Identify, collect, and prepare data

This is the main feature an AI-enabled inventory management system must have. Not only should it be able to collect and store historical sales data, but it should also be able to prepare the data for advanced uses with techniques such as a time series analysis. This technique, usually used in financing, analyzes trends, detects outliers, and predicts the movement of the data series to provide accurate forecasts.

Once the data has been collected, it should also be reportable to anyone with access to the inventory system. Your teams should be able to work with this data to create strategic outcomes for your inventory changes, regardless of the size of the business, the season, or any other factor.

Shop around for AI tools

AI and inventory management systems are tools, not magic wands. They can add to a business’s infrastructure and increase its profitability, or they can weigh down its workflow with unneeded costs and extraneous features. Rather than aim for the one-size-fits-all solution to flaws in their demand forecasting, businesses should identify their unique pain points and shop for the system that solves their current problems while matching their goals for scalability.

Prioritize integration

Another factor to prioritize when shopping for AI tools is how well they will integrate into your business’s existing software infrastructure. Most businesses now have some kind of global software setup, whether a POS system, inventory control software, warehouse management systems, PR hubs, HR systems, or a combination of them. New inventory management software should be able to integrate with existing systems when needed to keep your workflow going smoothly.

Start with pilot projects

To avoid derailing your workflow, use a pilot project to test whether the inventory management system is a viable addition to your company’s demand forecasting strategy. Any new tool or innovation can have unforeseen consequences on a business’s infrastructure, especially when accounting for numerous employees and multiple storage locations. A small-scale test will help your team assess how viable the management system is for completing your objectives.
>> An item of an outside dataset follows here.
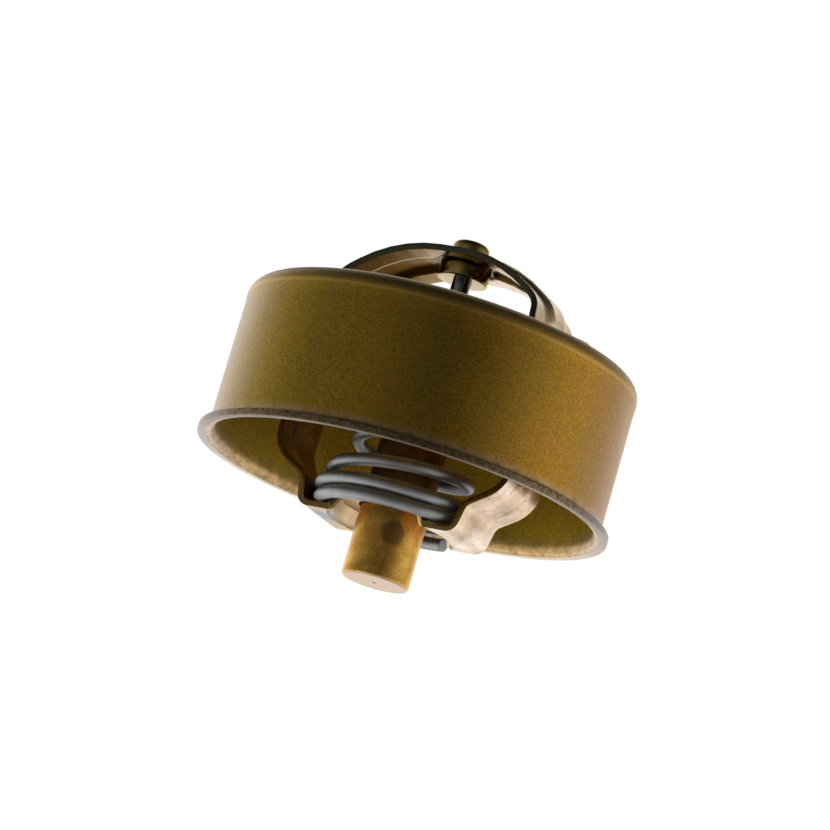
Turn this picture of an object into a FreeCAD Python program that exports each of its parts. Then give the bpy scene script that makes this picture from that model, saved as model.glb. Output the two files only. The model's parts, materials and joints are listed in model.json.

Assess, optimize, and scale

Your business’s objectives for the future come first when choosing inventory management software. The program you choose should be able to scale with your business and optimize not only your current workflow but also the additions you have planned. It can do this through regular performance monitoring and assessments, which the software provider should help you optimize.

Inventory management systems equipped with AI provide businesses with a competitive edge in a post-pandemic market where predictability is key. The ability to collate historical data, analyze market trends, and account for both internal and external factors when strategizing the new workflow gives these management systems an edge over other methods of demand forecasting.

Scaling a business in an unpredictable market is risky. This is why so many businesses are investing in AI and machine learning to get ahead. Remember that not every management system is right for every business. Assess your objectives and compare the system to your future plans when choosing which vendor’s software is the right fit for your business.